To get there, you need data at a scale that is almost incomprehensible. Billions of cameras, sensors, and microphones collecting information about the physical world. Massive compute infrastructure to process that data. Labelling pipelines — which, despite the progress in self-supervised learning, still require enormous amounts of human annotation for edge cases and domain-specific tasks. Robotic systems that can act in the physical world, each requiring mechanical engineering, control systems, safety certification, and maintenance infrastructure.

Then you need deployment infrastructure. How does an AI system access the world? Through APIs, through devices, through integrations with existing software. Every connection point is an engineering problem. Every integration is a project. Every domain — healthcare, logistics, manufacturing, education, law — has its own data formats, its own regulatory requirements, its own legacy systems that were not designed with AI in mind.

All of this requires people to build it. And it is creating jobs: prompt engineers, AI safety researchers, ML infrastructure engineers, data labellers and curators, AI product managers, evaluation specialists, fine-tuning engineers, AI ethicists, red teamers, model distillation specialists, synthetic data engineers. Most of these job titles did not exist five years ago.


The Pattern Is the Same

What blockchain and AI share is this: they are platform technologies. Like electricity, like the internet, like the mobile phone, their ultimate impact will be enormous — but that impact comes not from the technology itself, but from the countless applications, systems, institutions, and behaviours that are built on top of it over time.

Electricity did not replace factories overnight. It enabled a new kind of factory — one that could be designed around the flexibility of electric power rather than the constraints of steam. That transition took fifty years and created vastly more jobs than it destroyed, though not always the same jobs, and not always in the same places.

The internet did not replace retail overnight.

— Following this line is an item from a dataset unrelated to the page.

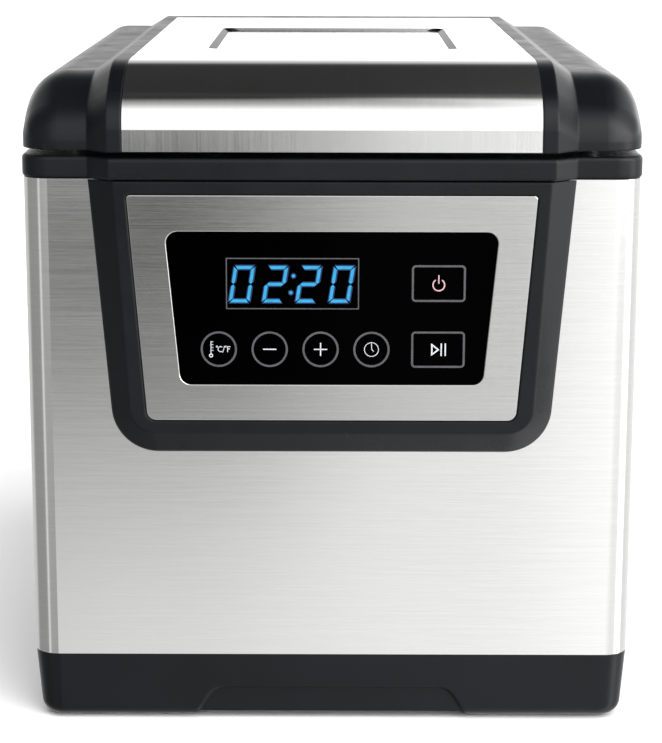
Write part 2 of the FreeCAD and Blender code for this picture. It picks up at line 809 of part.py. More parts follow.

It took two decades of infrastructure investment — broadband, payment systems, logistics networks, trust frameworks, consumer behaviour change — before e-commerce became dominant. And it created industries — cloud computing, social media, the gig economy, the creator economy — that no one predicted in 1995.

Blockchain and AI will follow the same arc. The fear that they will instantly eliminate whole categories of human work misunderstands how platform technologies actually propagate through economies and societies. The reality is messier, slower, and — if you are paying attention — full of opportunity.


What This Means for the Rest of Us

The answer to both of these technologies is the same, and it is not complicated, even if it is demanding: we need to change, and we need to adapt.

Not change in the sense of abandoning everything you know. Change in the sense of staying curious, staying close to where things are moving, and being willing to build new skills on top of existing ones. The lawyer who understands smart contracts will not be replaced by blockchain — they will be essential to it. The data engineer who understands LLM pipelines will not be replaced by AI — they will be indispensable to it. The financial analyst who can interpret on-chain data alongside traditional metrics is worth more than either specialism alone.

The people who should be worried are not the people who are engaging with these technologies — learning them, building on them, finding their edges and their failure modes. The people who should be worried are the people who are waiting for the disruption to be over before deciding to pay attention.

It won’t be over. This is the nature of compounding technological change. There is no point at which you can safely disengage and coast.

But for those who are building — who are putting in the patient, unglamorous work of constructing the smart contracts and the agent frameworks and the data pipelines and the safety evaluations — the picture is not frightening at all. It is one of the most interesting periods in the history of technology.

We have a lot left to build. That is not a warning. It is an invitation.